A long list of metadata is callable with PanDataSet. 
Find a comprehensive list in internal documentation  
_help(pan.PanQuery)_    
or in this notebook full of examples: [pangaeapy_detailed_metadata_search.ipynb](https://github.com/pangaea-data-publisher/community-workshop-material/tree/master/Python/PANGAEApy_practical/pangaeapy_detailed_metadata_search.ipynb)

### 3.1 Get metadata of individual dataset

##### Example dataset from PANGAEA https://doi.pangaea.de/10.1594/PANGAEA.918423 

In [None]:
### 2 ways to ask for dataset metadata

## via URI
# ds = PanDataSet('doi:10.1594/PANGAEA.918423', include_data=False)

## via PANGAEA id number of dataset
## id number can be either int or str
# ds = PanDataSet('918423', include_data=False) 
ds = PanDataSet(918423, include_data=False) 

#### Basic metadata retrieval

In [None]:
### Title
ds.title

In [None]:
### Abstract
ds.abstract

In [None]:
### Authors
print(f'Authors: {"; ".join([x.fullname for x in ds.authors])}')

In [None]:
### Full Reference
ds.citation

In [None]:
### Geolocation
print(f'Latitude: {ds.geometryextent["meanLatitude"]}')
print(f'Longitude: {ds.geometryextent["meanLongitude"]}')

In [None]:
### Parameters
params = "; ".join([f'{param.name} [{param.unit}]' if param.unit else param.name for param in ds.params.values()])
print(f'Parameters: {params}')

In [None]:
### Event as dataframe
ds.getEventsAsFrame()

In [None]:
### Event as PanEvent object
print(ds.events)

In [None]:
### information are stored as lists in PanEvent object
print(type(ds.events))

In [None]:
### therefore easy way of getting info is loop
for event in ds.events:
    print(event.label)
    print(event.method.name)
    print(event.basis.name)

#### Store metadata in data frame

In [None]:
### create empty data frame
df = pd.DataFrame()

### store metadata in df
df.loc[0,'dataset title'] = ds.title
df.loc[0,'abstract'] = ds.abstract

### ds.authors is a list
df.loc[0,'first author fullname'] = ds.authors[0].fullname
df.loc[0,'all authors fullnames'] = "; ".join([x.fullname for x in ds.authors])

### authors orcids is a list
df.loc[0,'all authors orcids'] = "; ".join([x.ORCID if x.ORCID else "no ORCID" for x in ds.authors])
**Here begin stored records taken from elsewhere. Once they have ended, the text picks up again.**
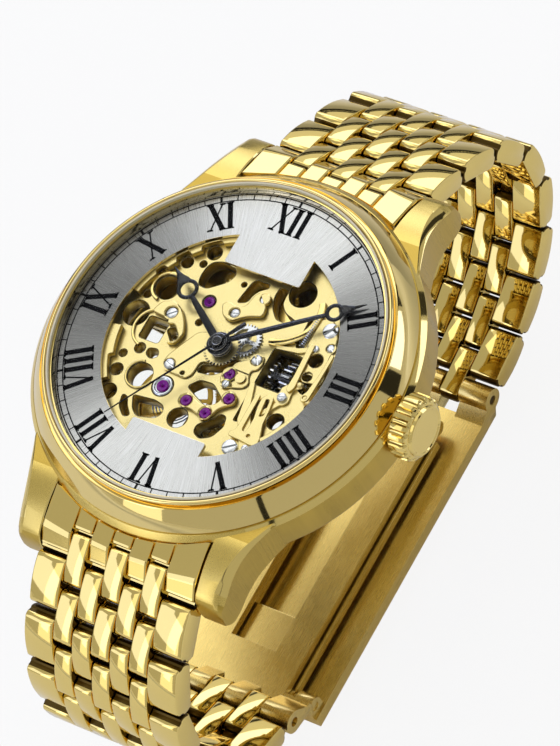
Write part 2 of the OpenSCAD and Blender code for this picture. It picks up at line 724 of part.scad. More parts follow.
module hour_wheel() color(gold) head() {
    gear(32, motion_module, -0.95, -0.75, cannon_r + eps, 0);
    difference() {
        shaft(hour_tube_r, -0.75, 0.16);
        shaft(cannon_r + eps, -2, 1);
    }
}

// Pear-shaped hand with a ring near its tip, drawn towards +Y
module pear_hand(length, eye_y, eye_r, hub_r, bore_r) {
    difference() {
        union() {
            circle(hub_r);
            polygon([[-0.34, 0], [0.34, 0], [0.2, eye_y - eye_r + 0.1],
                [-0.2, eye_y - eye_r + 0.1]]);
            translate([0, eye_y]) circle(eye_r);
            polygon([[-0.62, eye_y + eye_r - 0.25], [0.62, eye_y + eye_r - 0.25],
                [0.16, length - 0.5], [0, length], [-0.16, length - 0.5]]);
        }
        circle(bore_r);
        translate([0, eye_y]) circle(eye_r - 0.45);
    }
}

module hand_at(angle, z_low, thickness) {
    head() rotate([0, 0, -angle]) translate([0, 0, z_low])
        linear_extrude(thickness) children();
}

module hour_hand() color(black) hand_at(hour_angle, 0.18, 0.12)
    pear_hand(10.8, 7.5, 1.15, 1.25, cannon_r + eps + 0.02);

module minute_hand() color(black) hand_at(minute_angle, cannon_top, 0.11)
    pear_hand(15.3, 12, 1, 1.1, 0.21);

module seconds_hand() color(black) {
    hand_at(seconds_angle, 0.6, 0.09) {
        circle(0.6);
        polygon([[-0.14, 0], [0.14, 0], [0.06, 13], [-0.06, 13]]);
        polygon([[-0.14, 0], [0.14, 0], [0.3, -3.2], [-0.3, -3.2]]);
    }
    head() {
        shaft(0.35, 0.68, 0.8);
        shaft(0.12, bridge_pivot, 0.62);
        translate([0, 0, -4.6]) linear_extrude(0.22) toothed(8, 0.0853);
    }
}

rotor_post_r = 0.8;
rotor_low = -7.15;
rotor_web_low = -6.5;
rotor_web_t = 0.3;
rotor_r = 13.9;
rotor_rim_w = 3.3;
rotor_rest_angle = 167;

module rotor() color(gold) head() rotate([0, 0, rotor_rest_angle]) difference() {
    union() {
        translate([0, 0, rotor_web_low]) linear_extrude(rotor_web_t) {
            circle(1.9);
            intersection() {
                circle(rotor_r);
                polygon([[0, 0], [14, 1.5], [14, -14], [-14, -14], [-14, 1.5]]);
            }
        }
        rotate([0, 0, 180]) rotate_extrude(angle = 180)
            translate([rotor_r - rotor_rim_w, rotor_low])
                square([rotor_rim_w, rotor_web_low - rotor_low]);
        shaft(1.5, rotor_low + 0.15, rotor_web_low + rotor_web_t);
    }
    shaft(rotor_post_r + eps, rotor_low - 1, bridge_low + 1);
}

// ---- bracelet ---------------------------------------------------------------------
// Seven columns of bricks across the width: odd columns and even columns interlock
column_edges = [-9.25, -5.7, -3.45, -1.15, 1.15, 3.45, 5.7, 9.25];
brick_end_r = 1.3;
brick_top = 1.45;
brick_low = -1.1;
half_pitch = pitch / 2;
arch_r = 9.5;

// Side outline of a brick between two pins half a pitch apart
module brick_profile() {
    intersection() {
        union() {
            for (y = [0, half_pitch]) translate([y, 0]) circle(brick_end_r);
            translate([0, brick_low]) square([half_pitch, 2 * brick_end_r]);
            intersection() {
                translate([half_pitch / 2, brick_top - arch_r]) circle(arch_r, $fn = 144);
                translate([-0.9, 0]) square([half_pitch + 1.8, 2]);
            }
        }
        translate([-3, brick_low]) square([half_pitch + 6, 4]);
    }
}

// The bricks of every second column, starting from one of the first two
module bricks(first) {
    for (c = [first:2:6])
        along_x(column_edges[c] + brick_gap / 2, column_edges[c + 1] - brick_gap / 2)
            difference() {
                brick_profile();
                for (y = [0, half_pitch]) translate([y, 0]) circle(pin_r + eps, $fn = 32);
            }
}

module bracelet_pin(y) { translate([0, y, 0]) cross_shaft(pin_r, -9.1, 9.1); }

// One link: four outer bricks, three inner bricks half a pitch on, and two pins
module link_unit(far_pin = true) {
    bricks(0);
    translate([0, half_pitch, 0]) bricks(1);
    bracelet_pin(half_pitch);
    if (far_pin) bracelet_pin(pitch);
}

module upper_link(i) color(gold)
    translate([0, lug_pin_y + run_y(upper_slopes, i),
               dial_z + lug_pin_z + run_z(upper_slopes, i)])
        rotate([-upper_slopes[i], 0, 0]) link_unit();

module lower_link(i) color(gold) mirror([0, 1, 0])
    translate([0, lug_pin_y + run_y(lower_slopes, i),
               dial_z + lug_pin_z + run_z(lower_slopes, i)])
        rotate([-lower_slopes[i], 0, 0]) link_unit(i < lower_count - 1);

// Fixed end link: one solid moulded with the same columns, and the first hinge pin
module end_link_body() {
    translate([0, lug_pin_y, lug_pin_z]) rotate([-end_slope, 0, 0]) {
        translate([0, -half_pitch, 0]) bricks(1);
        translate([0, -pitch, 0]) for (c = [0:2:6])
            along_x(column_edges[c] + brick_gap / 2, column_edges[c + 1] - brick_gap / 2)
                brick_profile();
        along_x(-9.18, 9.18) polygon([[-7.8, 0.9], [-1.55, 0.9], [-1.55, -1.7],
            [-2, -2.1], [-5.4, -2.1], [-7.8, 0]]);
    }
}

module end_link() {
    difference() {
        end_link_body();
        shaft(case_r + 0.12, -12, 2);
        translate([0, bar_y, bar_z]) cross_shaft(bar_r + eps, -12, 12);
        translate([0, lug_pin_y, lug_pin_z]) cross_shaft(pin_r + eps, -12, 12);
    }
    translate([0, lug_pin_y, lug_pin_z]) bracelet_pin(0);
}

module end_links() color(gold) head() {
    end_link();
    mirror([0, 1, 0]) end_link();
}

module lug_spring_bars() color(steel) head() for (sy = [-1, 1])
    translate([0, sy * bar_y, bar_z]) {
        cross_shaft(bar_r, -lug_inner_x + 0.15, lug_inner_x - 0.15);
        for (sx = [0, 1]) mirror([sx, 0, 0])
            cross_shaft(0.45, lug_inner_x - 0.15, lug_inner_x + 2);
    }

// ---- folding clasp ----------------------------------------------------------------
cover_low_y = -20.8;
cover_high_y = cover_pin_y - 2.3;
cover_hinge_y = -19.8;
cover_hinge_z = 2.6;
ear_r = 1;
fold_y = 12.5;
fold_z = 3.4;
blade_half_w = 6.4;
clasp_bore_r = pin_r + eps;

module clasp_cover() color(gold) {
    difference() {
        union() {
            translate([-9.2, cover_low_y, 0]) cube([18.4, cover_high_y - cover_low_y, cover_t]);
            for (c = [0:2:6]) along_x(column_edges[c] + brick_gap / 2,
                    column_edges[c + 1] - brick_gap / 2) {
                translate([cover_pin_y, cover_pin_z]) circle(brick_end_r);
                polygon([[cover_high_y - 0.5, 0], [cover_pin_y - 0.6, 0],
                    [cover_pin_y, 1.1], [cover_pin_y, 2.6], [cover_high_y - 0.5, cover_t]]);
            }
            for (sx = [-1, 1]) translate([sx * 7.9, 0, 0]) along_x(-1, 1) {
                translate([cover_hinge_y, cover_hinge_z]) circle(ear_r);
                translate([cover_hinge_y - ear_r, cover_t / 2])
                    square([2 * ear_r, cover_hinge_z - cover_t / 2]);
            }
        }
        translate([0, cover_pin_y, cover_pin_z]) cross_shaft(clasp_bore_r, -12, 12);
        translate([0, cover_hinge_y, cover_hinge_z]) cross_shaft(clasp_bore_r, -12, 12);
    }
    translate([0, cover_hinge_y, cover_hinge_z]) cross_shaft(pin_r, -8.8, 8.8);
}

module clasp_blade_outer() color(gold) {
    half_t = blade_t / 2;
    difference() {
        union() {
            along_x(-blade_half_w, blade_half_w) {
                translate([cover_hinge_y, cover_hinge_z]) circle(0.78);
                translate([cover_hinge_y, cover_hinge_z - half_t])
                    square([fold_y - 1.3 - cover_hinge_y, blade_t]);
            }
            along_x(-2.6, 2.6) {
                translate([fold_y, fold_z]) circle(0.9);
                translate([fold_y - 2, cover_hinge_z - half_t]) square([2.6, blade_t]);
                translate([fold_y - 0.9, cover_hinge_z - half_t])
                    square([1.5, fold_z - cover_hinge_z + half_t]);
            }
        }
        translate([0, cover_hinge_y, cover_hinge_z]) cross_shaft(clasp_bore_r, -12, 12);
        translate([0, fold_y, fold_z]) cross_shaft(clasp_bore_r, -12, 12);
        translate([-3, -12, 0]) cube([6, 18, 5]);
    }
    translate([0, fold_y, fold_z]) cross_shaft(pin_r, -5.8, 5.8);
}

module clasp_blade_inner() color(gold) difference() {
    blade_low = cover_hinge_z + blade_t / 2 + 0.35;
    bar_low = blade_low + 0.22;
    union() {
        for (sx = [-1, 1]) translate([sx * 4.4, 0, 0]) along_x(-1.6, 1.6) {
            translate([fold_y, fold_z + 0.05]) circle(0.85);
            translate([open_pin_y + 1.5, blade_low])
                square([fold_y - open_pin_y - 1.5, blade_t]);
        }
        translate([-6, 8, blade_low]) cube([12, 3.2, blade_t]);
        translate([-6, open_pin_y + 2.4, blade_low]) cube([12, 4, blade_t]);
        along_x(-9.15, 9.15) translate([open_pin_y + 1.5, bar_low])
            square([1.2, blade_low + blade_t - bar_low]);
        for (c = [0:2:6]) along_x(column_edges[c] + brick_gap / 2,
                column_edges[c + 1] - brick_gap / 2) {
            translate([open_pin_y, open_pin_z]) circle(brick_end_r);
            polygon([[open_pin_y - 0.5, open_pin_z + 1.2], [open_pin_y + 1, open_pin_z + 0.83],
                [open_pin_y + 2.3, blade_low + blade_t], [open_pin_y + 2.3, bar_low],
                [open_pin_y + 1.5, bar_low], [open_pin_y - 0.3, open_pin_z - 1.26]]);
        }
    }
    translate([0, open_pin_y, open_pin_z]) cross_shaft(clasp_bore_r, -12, 12);
    translate([0, fold_y, fold_z]) cross_shaft(clasp_bore_r, -12, 12);
}

// ---- the assembly -----------------------------------------------------------------
mid_case();
bezel();
crystal();
seals();
dial_flange();
dial();
movement_ring();
case_back();
case_back_crystal();
crown_tube();
crown_gasket();
crown();
winding_stem();
end_links();
lug_spring_bars();
main_plate();
barrel_bridge();
train_bridge();
balance_cock();
plate_jewels();
movement_screws();
keyless_springs();
setting_lever();
sliding_pinion();
winding_pinion();
hour_hand();
hour_wheel();
minute_hand();
cannon_pinion();
seconds_hand();
minute_wheel();
barrel();
mainspring();
ratchet_wheel();
crown_wheel();
center_wheel();
third_wheel();
fourth_wheel();
escape_wheel();
pallet_fork();
balance_wheel();
hairspring();
rotor();
clasp_cover();
clasp_blade_outer();
clasp_blade_inner();
for (i = [1:upper_count])
    upper_link(i - 1);
for (i = [1:lower_count])
    lower_link(i - 1);
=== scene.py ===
"""A skeleton wristwatch on a gold brick bracelet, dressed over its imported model."""
import bpy
import bmesh
import math
from math import cos, sin, pi, radians, hypot
from mathutils import Matrix, Vector


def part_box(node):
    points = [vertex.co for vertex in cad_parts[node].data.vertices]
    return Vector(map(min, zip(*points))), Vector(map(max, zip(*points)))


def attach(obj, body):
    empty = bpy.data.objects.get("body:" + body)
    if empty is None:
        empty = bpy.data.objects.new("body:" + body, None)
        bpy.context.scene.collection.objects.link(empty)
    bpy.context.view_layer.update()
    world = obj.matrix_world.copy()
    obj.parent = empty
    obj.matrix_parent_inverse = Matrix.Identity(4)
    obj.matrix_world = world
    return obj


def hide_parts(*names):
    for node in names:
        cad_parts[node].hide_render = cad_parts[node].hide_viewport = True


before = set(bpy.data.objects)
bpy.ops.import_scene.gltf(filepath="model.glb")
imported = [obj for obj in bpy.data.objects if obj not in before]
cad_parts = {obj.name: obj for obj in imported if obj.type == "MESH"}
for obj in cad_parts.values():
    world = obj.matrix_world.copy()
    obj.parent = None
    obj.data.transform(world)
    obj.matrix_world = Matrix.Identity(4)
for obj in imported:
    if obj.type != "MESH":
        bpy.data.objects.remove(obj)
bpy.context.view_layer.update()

# ---- Camera
# A long lens above the crown side of the lower lugs, aimed near the dial's centre. Its
# place is counted in millimetres from the middle of the dial's top face.
dial_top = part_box("dial")[1][2] * 1000
eye = Vector((237.58, -137.97, 383.16 + dial_top)) / 1000
to_right = Vector((0.8173, 0.4801, -0.3185))
to_top = Vector((-0.2999, 0.8265, 0.4763))
lens = bpy.data.cameras.new("studio_camera")
lens.lens = 234.1
lens.clip_start, lens.clip_end = 0.01, 20
camera = bpy.data.objects.new("studio_camera", lens)
camera.matrix_world = Matrix.Translation(eye) @ Matrix(
    (to_right, to_top, to_right.cross(to_top))).transposed().to_4x4()
bpy.context.collection.objects.link(camera)
bpy.context.scene.camera = camera
bpy.context.scene.view_settings.view_transform = "Standard"

# ---- Studio
# Four soft boxes in a pale room. Upright black flags stand round it, so that polished metal
# has something bright and something dark to show, and a skirting darkens the north-west.


def soft_box(name, place, width, height, power, tint=(1, 1, 1)):
    """A rectangular lamp that faces the dial."""
    lamp = bpy.data.lights.new(name, "AREA")
    lamp.shape, lamp.size, lamp.size_y = "RECTANGLE", width, height
    lamp.energy, lamp.color = power, tint
    box = bpy.data.objects.new(name, lamp)
    box.location = place
    towards = Vector((0, 0, dial_top / 1000)) - Vector(place)
    box.rotation_euler = towards.to_track_quat("-Z", "Y").to_euler()
    bpy.context.collection.objects.link(box)


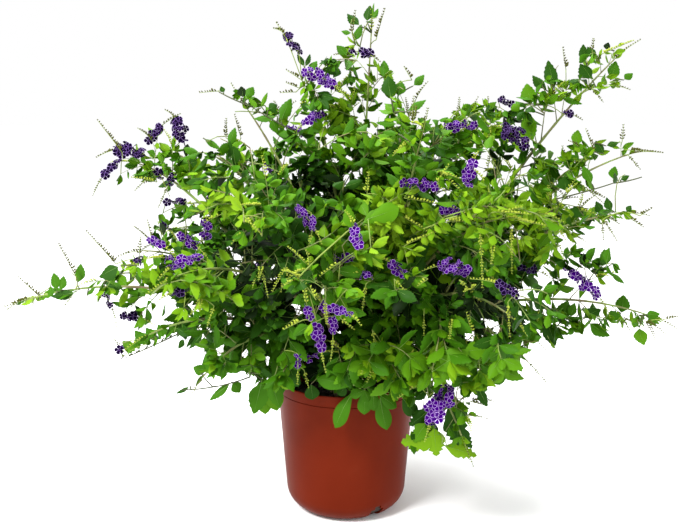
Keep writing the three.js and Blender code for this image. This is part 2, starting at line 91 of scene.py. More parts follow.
camera_data = bpy.data.cameras.new("camera")
camera_data.sensor_width = SENSOR_MM
camera_data.lens = FOCAL_PIXELS / PICTURE_WIDTH * SENSOR_MM
camera_data.clip_start = 0.05
camera = bpy.data.objects.new("camera", camera_data)
camera.location = CAMERA_AT
camera.rotation_euler = (pi / 2 - CAMERA_DOWN, 0, 0)
scene.collection.objects.link(camera)
bpy.context.scene.camera = camera
print("lens", round(camera_data.lens, 2), "mm")

# %% [markdown]
# Flowers and bright shoots are placed where the photograph shows them, so the script needs the way
# from a place in space to a place in the picture, counted from its upper left corner, and the way
# back. A point's share of the picture is its distance from the camera's axis, divided by its depth.

# %% From space to the picture
LOOK = Vector((0, cos(CAMERA_DOWN), -sin(CAMERA_DOWN)))
LOOK_UP = Vector((0, sin(CAMERA_DOWN), cos(CAMERA_DOWN)))


def in_picture(point):
    """The pixel at which the camera sees a point, and how deep the point lies."""
    away = Vector(point) - CAMERA_AT
    depth = away.dot(LOOK)
    across = PICTURE_WIDTH / 2 + FOCAL_PIXELS * away.x / depth
    down = PICTURE_HEIGHT / 2 - FOCAL_PIXELS * away.dot(LOOK_UP) / depth
    return across, down, depth


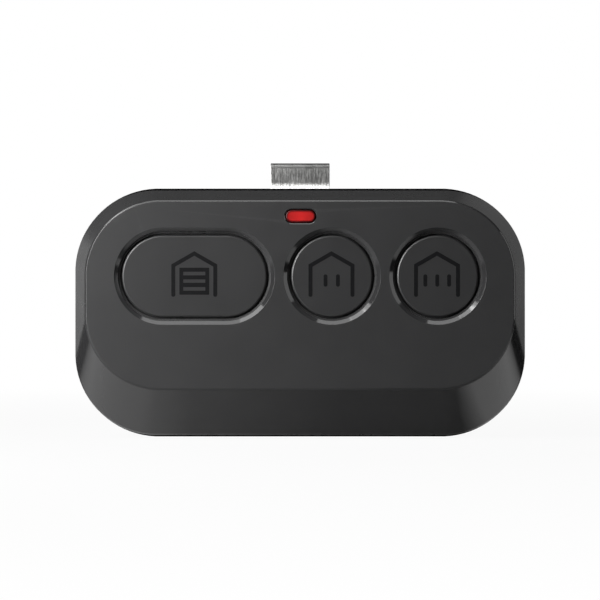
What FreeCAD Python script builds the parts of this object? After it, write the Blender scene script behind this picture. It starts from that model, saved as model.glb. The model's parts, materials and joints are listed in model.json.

df.loc[0,'citation'] = ds.citation
df.loc[0,'dataset DOI'] = ds.doi
df.loc[0,'west bound longitude'] = ds.geometryextent["westBoundLongitude"]
df.loc[0,'east bound longitude'] = ds.geometryextent["eastBoundLongitude"]
df.loc[0,'south bound latitude'] = ds.geometryextent["southBoundLatitude"]
df.loc[0,'north bound latitude'] = ds.geometryextent["northBoundLatitude"]
### parameters is a list
df.loc[0,'parameters'] = "; ".join([f'{param.name} [{param.unit}]' if param.unit else param.name for param in ds.params.values()])

### event devices
df.loc[0,'label'] = "; ".join(set([device for device in ds.getEventsAsFrame()["label"]]))

In [None]:
df

#### Save dataframe as file

In [None]:
### Create data directory
data_directory = "PANGAEA_data"
# Check if it already exists before creating it
if not os.path.isdir(data_directory):
    os.mkdir(data_directory)
    
### Save as csv (comma seperated value)
df.to_csv(os.path.join(data_directory, f'PANGAEA_metadata_{ds.id}.csv'), encoding='utf-8', index=False)
df.to_csv(os.path.join(data_directory, f'PANGAEA_metadata_{ds.id}.txt'), sep='\t', encoding='utf-8', index=False)
print(f'PANGAEA metadata of "{ds.title}" saved')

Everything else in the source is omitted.